**TASK DESCRIPTION:**
Everything from the line with "const group = new THREE.Group();" through the line with "obj.matrix_world = world" should be repeated exactly, both of those lines included, and nothing else.

**SUPPLIED DATA:**
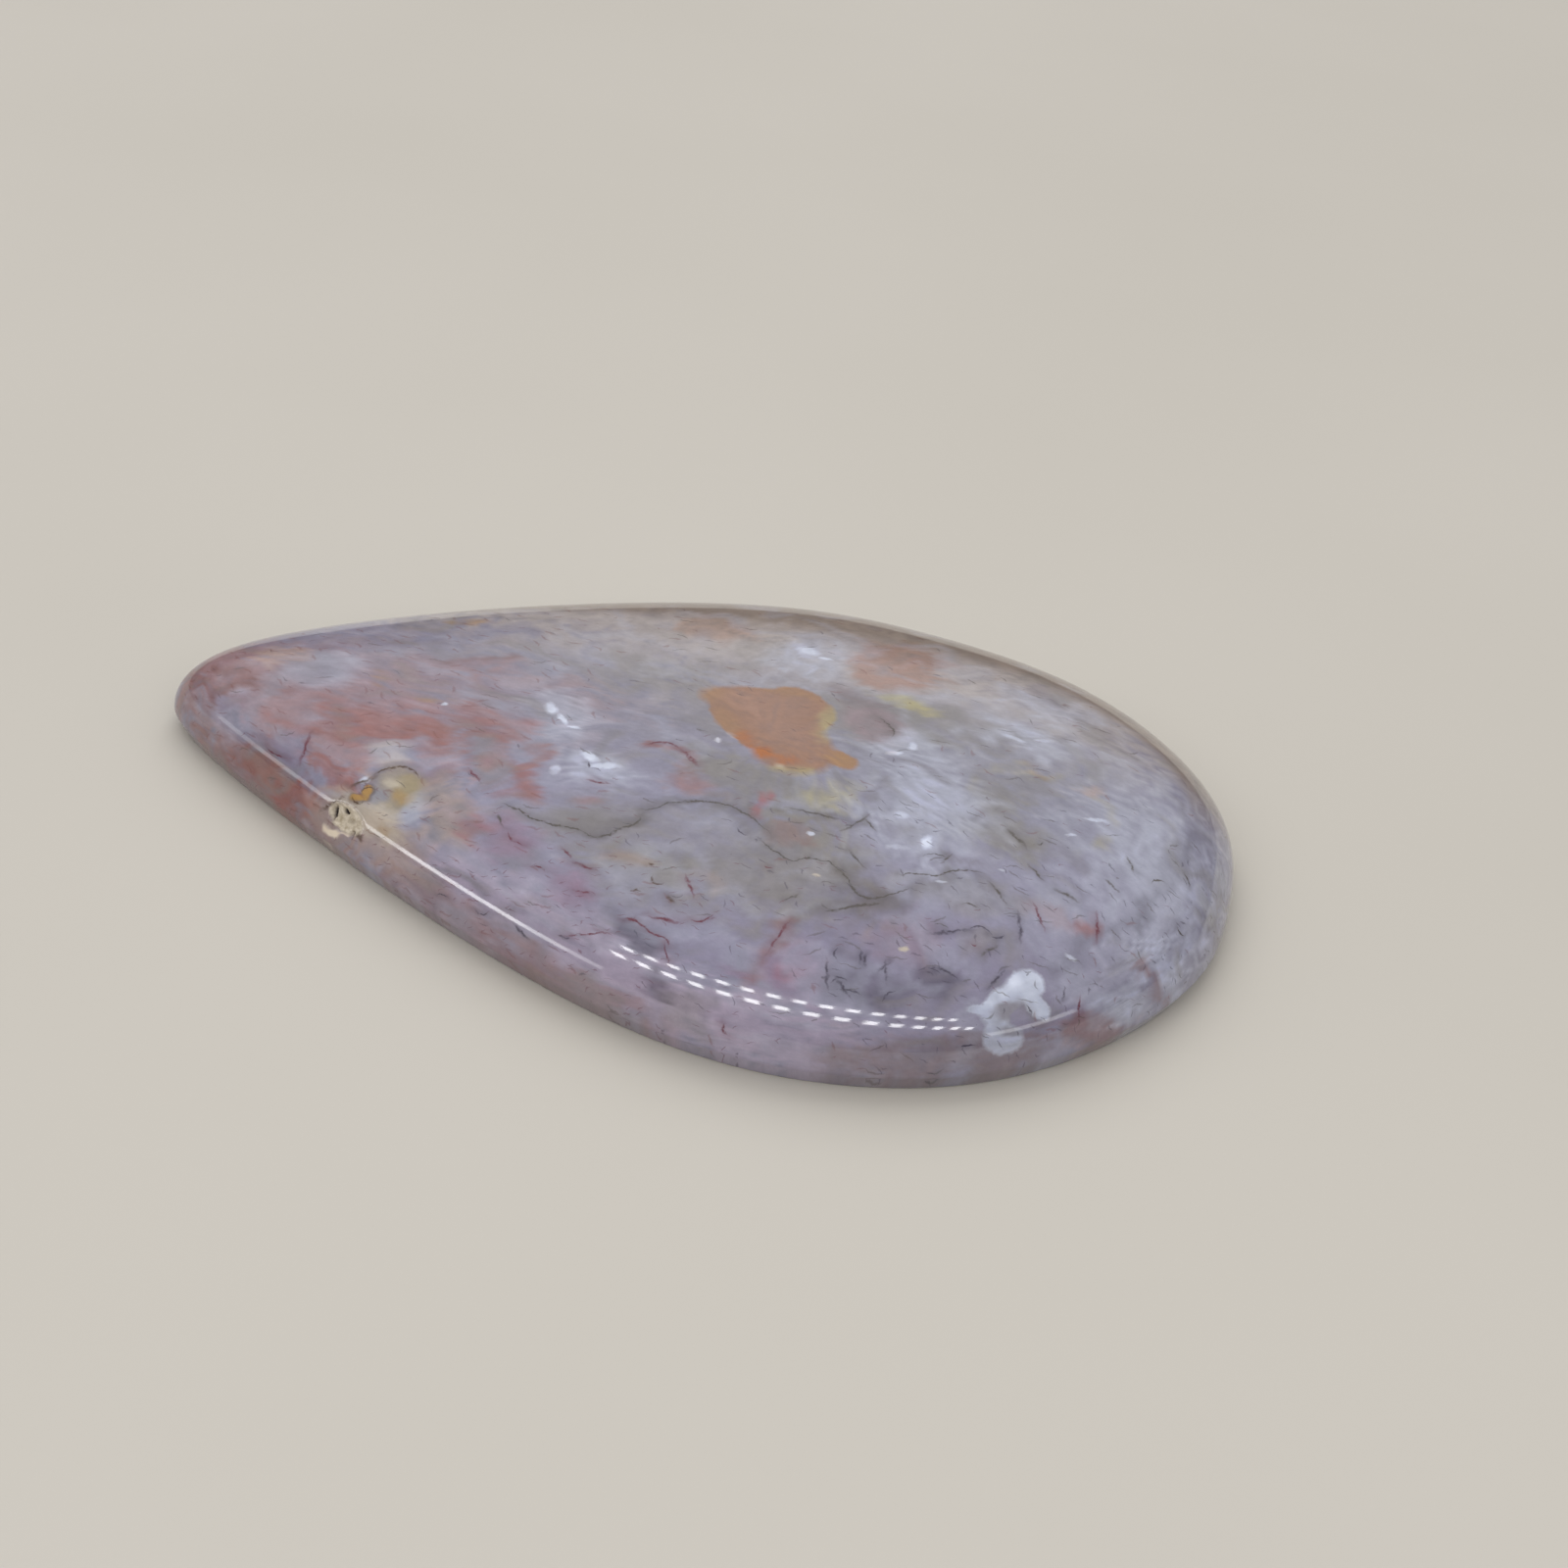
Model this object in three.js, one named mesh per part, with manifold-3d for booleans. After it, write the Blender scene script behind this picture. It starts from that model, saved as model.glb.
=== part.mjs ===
// A pear-shaped moss agate cabochon: one polished stone with a flat back and a low dome.
// Millimetres. +X runs from the narrow tip to the round end, +Z is up, and the back lies on z = 0.
import * as THREE from "three";
import { mergeVertices } from "three/addons/utils/BufferGeometryUtils.js";
import Module from "manifold-3d";

// Driving dimensions of the stone.
const LENGTH = 45;
const WIDTH = 29.4;
const THICKNESS = 5.2;
const GIRDLE_HEIGHT = 0.8; // the widest line of the stone, above its back
const BACK_BEVEL = 0.35; // how far the ground bevel runs in under the girdle
const CROWN_RISE = 0.8; // height of the shallow dome that spans the whole top
const SHOULDER_POWER = 7; // 2 would be a plain round dome, more keeps the top flat and the shoulder tight
const SUMMIT_X = 3; // the highest point lies towards the round end

// The hand-cut outline, as the control points of a closed cubic B-spline.
// They run counter-clockwise from the middle of the round end. The two flanks differ a little.
const OUTLINE_CONTROL = [
  [22.5, 0.0],
  [22.7, 5.9],
  [17.0, 12.5],
  [9.1, 14.4],
  [0.7, 15.0],
  [-12.4, 9.0],
  [-21.0, 2.9],
  [-23.2, -0.3],
  [-21.1, -2.7],
  [-12.0, -8.3],
  [0.8, -14.8],
  [9.2, -15.2],
  [16.4, -12.2],
  [21.9, -5.2],
];

// The open vug: a small natural hollow that the polishing left on the near shoulder.
const VUG_CENTRE = [-11.95, -7.7, 2.35];
const VUG_RADII = [0.8, 0.5, 0.62]; // along the shoulder, across it, and down into the stone
const VUG_TURN = -26; // degrees about +Z, so that it follows the flank
const VUG_LUMPS = 0.16; // how uneven its wall is, as a share of its radius

// How finely the curved surfaces are cut into flat facets.
const STEPS_PER_SPAN = 8;
const SHOULDER_RINGS = 10;
const SHOULDER_END = 80; // degrees round the shoulder's curve, where the flatter crown takes over
const CROWN_RINGS = 5;
const VUG_DETAIL = 4;

const AGATE_COLOUR = 0x98929f;
const AGATE_ROUGHNESS = 0.1;

// One point of a closed uniform cubic B-spline, t from 0 to 1 along the given span.
function splinePoint(control, span, t) {
  const weights = [
    (1 - t) ** 3 / 6,
    (3 * t ** 3 - 6 * t ** 2 + 4) / 6,
    (-3 * t ** 3 + 3 * t ** 2 + 3 * t + 1) / 6,
    t ** 3 / 6,
  ];
  const point = new THREE.Vector2();
  weights.forEach((weight, k) => {
    const [x, y] = control[(span + k) % control.length];
    point.x += weight * x;
    point.y += weight * y;
  });
  return point;
}

// The outline at the girdle, centred on the origin and brought to the full length and width.
function girdleOutline() {
  const points = [];
  for (let span = 0; span < OUTLINE_CONTROL.length; span++)
    for (let step = 0; step < STEPS_PER_SPAN; step++)
      points.push(splinePoint(OUTLINE_CONTROL, span, step / STEPS_PER_SPAN));
  const box = new THREE.Box2().setFromPoints(points);
  const centre = box.getCenter(new THREE.Vector2());
  const size = box.getSize(new THREE.Vector2());
  const scale = new THREE.Vector2(LENGTH / size.x, WIDTH / size.y);
  return points.map((point) => point.sub(centre).multiply(scale));
}

// The same outline moved inwards by a distance, square to the edge.
function insetOutline(outline, distance) {
  const count = outline.length;
  return outline.map((point, i) => {
    const before = outline[(i + count - 1) % count];
    const after = outline[(i + 1) % count];
    const along = after.clone().sub(before).normalize();
    return new THREE.Vector2(point.x - along.y * distance, point.y + along.x * distance);
  });
}

// The stations of the dome from the girdle to the summit: how wide and how high each ring is.
function domeStations() {
  const shoulderHeight = THICKNESS - GIRDLE_HEIGHT - CROWN_RISE;
  const heightAt = (share) =>
    GIRDLE_HEIGHT +
    shoulderHeight * Math.sqrt(1 - share ** SHOULDER_POWER) +
    CROWN_RISE * (1 - share ** 2);
  const shareAt = (degrees) =>
    Math.cos(THREE.MathUtils.degToRad(degrees)) ** (2 / SHOULDER_POWER);
  const shares = [];
  for (let i = 0; i <= SHOULDER_RINGS; i++)
    shares.push(shareAt((SHOULDER_END * i) / SHOULDER_RINGS));
  const shoulderEnd = shareAt(SHOULDER_END);
  for (let i = 1; i < CROWN_RINGS; i++) shares.push(shoulderEnd * (1 - i / CROWN_RINGS));
  return shares.map((share) => ({ share, height: heightAt(share) }));
}

// The whole stone as one closed skin of rings, with a middle point below and one on top.
function stoneGeometry() {
  const outline = girdleOutline();
  const count = outline.length;
  const vertices = [0, 0, 0];
  const addRing = (ring, z) => ring.forEach(({ x, y }) => vertices.push(x, y, z));
  addRing(insetOutline(outline, BACK_BEVEL), 0);
  const stations = domeStations();
  const summit = new THREE.Vector2(SUMMIT_X, 0);
  for (const { share, height } of stations)
    addRing(
      outline.map((point) => summit.clone().lerp(point, share)),
      height,
    );
  vertices.push(summit.x, summit.y, THICKNESS);

  const faces = [];
  const ringCount = stations.length + 1;
  const top = vertices.length / 3 - 1;
  const at = (ring, i) => 1 + ring * count + (i % count);
  for (let i = 0; i < count; i++) {
    faces.push(0, at(0, i + 1), at(0, i));
    for (let ring = 0; ring < ringCount - 1; ring++) {
      faces.push(at(ring, i), at(ring, i + 1), at(ring + 1, i + 1));
      faces.push(at(ring, i), at(ring + 1, i + 1), at(ring + 1, i));
    }
    faces.push(at(ringCount - 1, i), at(ringCount - 1, i + 1), top);
  }
  return closedGeometry(vertices, faces);
}

function closedGeometry(vertices, faces) {
  const geometry = new THREE.BufferGeometry();
  geometry.setAttribute("position", new THREE.Float32BufferAttribute(vertices, 3));
  geometry.setIndex(Array.from(faces));
  return geometry;
}

// The lumpy space of the vug, as a ball pushed in and out by a few slow waves.
function vugGeometry() {
  const ball = new THREE.IcosahedronGeometry(1, VUG_DETAIL);
  ball.deleteAttribute("normal");
  ball.deleteAttribute("uv");
  const geometry = mergeVertices(ball);
  const place = geometry.attributes.position;
  const point = new THREE.Vector3();
  for (let i = 0; i < place.count; i++) {
    point.fromBufferAttribute(place, i);
    const wave = Math.sin(4 * point.x + 1) + Math.sin(5 * point.y + 3 * point.z) + Math.cos(6 * point.z);
    point.multiplyScalar(1 + (VUG_LUMPS * wave) / 3);
    place.setXYZ(i, point.x, point.y, point.z);
  }
  geometry.scale(...VUG_RADII);
  geometry.rotateZ(THREE.MathUtils.degToRad(VUG_TURN));
  geometry.translate(...VUG_CENTRE);
  return geometry;
}

function toSolid(wasm, geometry) {
  return new wasm.Manifold(
    new wasm.Mesh({
      numProp: 3,
      vertProperties: new Float32Array(geometry.attributes.position.array),
      triVerts: new Uint32Array(geometry.index.array),
    }),
  );
}

function toGeometry(solid) {
  const { vertProperties, triVerts } = solid.getMesh();
  const geometry = closedGeometry(vertProperties, triVerts);
  geometry.computeVertexNormals();
  return geometry;
}

const wasm = await Module();
wasm.setup();

const agate = new THREE.MeshStandardMaterial({
  color: AGATE_COLOUR,
  roughness: AGATE_ROUGHNESS,
  metalness: 0,
});

const stone = toSolid(wasm, stoneGeometry());
const vug = toSolid(wasm, vugGeometry());
const cabochon = new THREE.Mesh(toGeometry(stone.subtract(vug)), agate);
cabochon.name = "cabochon";

const group = new THREE.Group();
group.name = "moss_agate_cabochon";
group.add(cabochon);

export default group;
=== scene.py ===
"""A polished moss agate cabochon, lying on a pale floor in soft studio light."""
import math
from functools import partial

import bpy
import numpy as np
from mathutils import Matrix, Vector, noise


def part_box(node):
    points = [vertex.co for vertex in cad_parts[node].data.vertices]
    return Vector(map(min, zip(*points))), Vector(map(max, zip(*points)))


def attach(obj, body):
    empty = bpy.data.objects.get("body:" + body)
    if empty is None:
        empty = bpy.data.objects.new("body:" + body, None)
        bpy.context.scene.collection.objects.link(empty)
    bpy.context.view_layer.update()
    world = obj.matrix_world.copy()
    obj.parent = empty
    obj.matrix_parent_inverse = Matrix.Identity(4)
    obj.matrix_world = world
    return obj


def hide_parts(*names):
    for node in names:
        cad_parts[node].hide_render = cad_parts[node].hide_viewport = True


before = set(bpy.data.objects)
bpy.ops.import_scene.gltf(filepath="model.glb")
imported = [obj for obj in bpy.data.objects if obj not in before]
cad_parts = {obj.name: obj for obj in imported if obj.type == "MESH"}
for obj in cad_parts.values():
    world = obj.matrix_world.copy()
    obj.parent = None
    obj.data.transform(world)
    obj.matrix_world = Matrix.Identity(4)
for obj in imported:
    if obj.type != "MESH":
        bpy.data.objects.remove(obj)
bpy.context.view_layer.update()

MM = 0.001

# The stone's size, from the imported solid, in millimetres.
LOW, HIGH = (np.array(corner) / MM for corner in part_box("cabochon"))
LENGTH, WIDTH, THICKNESS = HIGH - LOW

# The same hand-cut form as the solid: B-spline outline, ground bevel, wall, shoulder and crown.
OUTLINE_CONTROL = np.array([
    (22.5, 0), (22.7, 5.9), (17, 12.5), (9.1, 14.4), (0.7, 15), (-12.4, 9), (-21, 2.9),
    (-23.2, -0.3), (-21.1, -2.7), (-12, -8.3), (0.8, -14.8), (9.2, -15.2), (16.4, -12.2), (21.9, -5.2),
])
GIRDLE_HEIGHT = 0.8
BACK_BEVEL = 0.35
CROWN_RISE = 0.8
SHOULDER_POWER = 7
SUMMIT = np.array((3.0, 0.0))
EDGE_SOFTNESS = 0.1  # how far each worn edge of the bevel is rounded off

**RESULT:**
const group = new THREE.Group();
group.name = "moss_agate_cabochon";
group.add(cabochon);

export default group;
=== scene.py ===
"""A polished moss agate cabochon, lying on a pale floor in soft studio light."""
import math
from functools import partial

import bpy
import numpy as np
from mathutils import Matrix, Vector, noise


def part_box(node):
    points = [vertex.co for vertex in cad_parts[node].data.vertices]
    return Vector(map(min, zip(*points))), Vector(map(max, zip(*points)))


def attach(obj, body):
    empty = bpy.data.objects.get("body:" + body)
    if empty is None:
        empty = bpy.data.objects.new("body:" + body, None)
        bpy.context.scene.collection.objects.link(empty)
    bpy.context.view_layer.update()
    world = obj.matrix_world.copy()
    obj.parent = empty
    obj.matrix_parent_inverse = Matrix.Identity(4)
    obj.matrix_world = world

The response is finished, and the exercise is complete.